Put simply, this is the all-important set of precautions and pre-planned responses to an event, laid out in bullet-proof detail and implemented with one driving focus: keeping your business running with little or no downtime. Think about what would happen if your business was hit by a natural disaster tomorrow. Would it survive? How much downtime would it take to push you into dangerous territory?

According to an IBM study of all the companies that had a major loss of data, 43% never reopen, 51% close within two years and just 6% will survive long-term. For a fraction of those survivors, business even continued as usual thanks to their ‘failsafe’ business continuity plan. It’s more than disaster recovery, it’s full preparedness that bypasses the need for 2+ weeks of downtime, financial ruin, wasted salaries and reputation loss – but it does require a higher level of planning…in advance.

Recommendations to put you in the surviving 6%

Prioritize: You’ll need to plan exactly what you’ll recover first and know who’s in charge of making it happen. It goes beyond jotting down a checklist of things to do, it’s taking an analytical, process-based approach to recovery for each unique business perspective. But it’s also realistic: there’s no point dedicating precious time to reviving the email system if your customer data is leaking onto the internet, even if email did rank as your top communication priority!

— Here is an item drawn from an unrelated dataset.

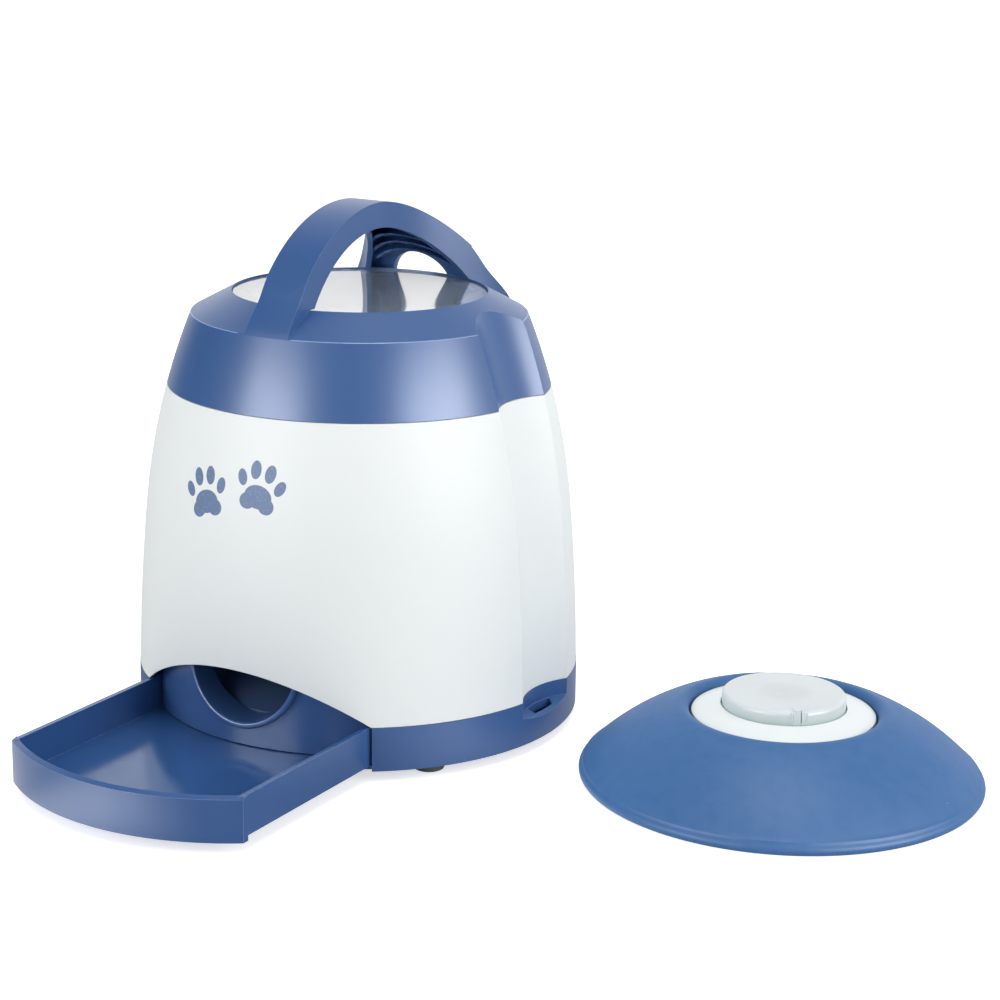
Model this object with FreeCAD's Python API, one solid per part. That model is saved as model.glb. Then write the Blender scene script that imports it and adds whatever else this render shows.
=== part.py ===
import FreeCAD, Part
import math
import os
from FreeCAD import Vector

# Treat dispenser for dogs with a separate radio push button.
# Units are millimetres. The dispenser's upright axis is X = Y = 0, the drawer opens
# towards -Y, and Z = 0 is the floor that the feet and the button unit stand on.

# Barrel: outline shared by base ring, outer shell and lid
ring_radius = 103.0
foot_height = 4.7
ring_height = 20.0
wall = 2.5
lower_arc_radius = 1010.0
upper_arc_radius = 312.0
arc_join_height = 103.0
lid_seam_height = 157.1
rim_height = 199.5
shoulder_drop = 9.9
rim_radius = 58.3
seam_gap = 0.3
fit_gap = 0.3

# Side scoops that run up both flanks
scoop_radius = 37.5
scoop_depth = 8.2
scoop_floor_height = 17.5
sound_slot_width = 16.0
sound_slot_depth = 5.0

# Front arch of the shell
arch_crown_height = 44.9
arch_half_width = 60.6
arch_arc_half_width = 50.0
arch_arc_drop = 12.3

# Treat drawer
drawer_half_width = 61.2
drawer_travel = 93.0
drawer_wall = 2.2
drawer_floor = 2.2
drawer_underside = 6.9
drawer_engagement = 23.0
drawer_front_wall = 2.6
drawer_front_overlap = 0.9
front_panel_gap = 0.4
guide_wall = 2.0

# Base plate, feet and case screws
base_plate = 1.9
foot_radius = 7.0
front_foot_x = 72.6
front_foot_y = -54.7
rear_foot_x = 67.0
rear_foot_y = 62.0
boss_radius = 5.5
case_screw_radius = 1.5
screw_head_radius = 3.0
screw_head_height = 2.2
shell_boss_length = 20.0

# Mechanism deck
deck_height = 26.0
deck_plate = 2.5
deck_post_radius = 3.6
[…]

Backup: Of course, the most critical part of your business continuity is having full backups in three places. Why three? One copy locally which you use each day, a backup on another (disconnected) device in the same location, and one in the cloud. That local backup is your life-saver for system crashes, cyber-attacks and the like; the cloud backup comes into play when your business has taken a major physical hit, perhaps from fire or flood. Some businesses can run entirely location-independent when using cloud systems like Office365, which can be enough to put them in that 6% of disaster survivors.

Test: Make sure all employees know what the plan is if something goes wrong, and their specific roles in these scenarios. You can test, prepare and rehearse your continuity plan under simulated disaster conditions, which will uncover new obstacles, priorities and additional threats.

As your IT environment becomes more complex, carrying more responsibility and risk, so does the importance of a robust business continuity plan. The best BC plans look beyond disaster recovery, taking into account scalability of your system and scope of your individual business, to create strong battle lines that will keep your business operational, both now and for the long term.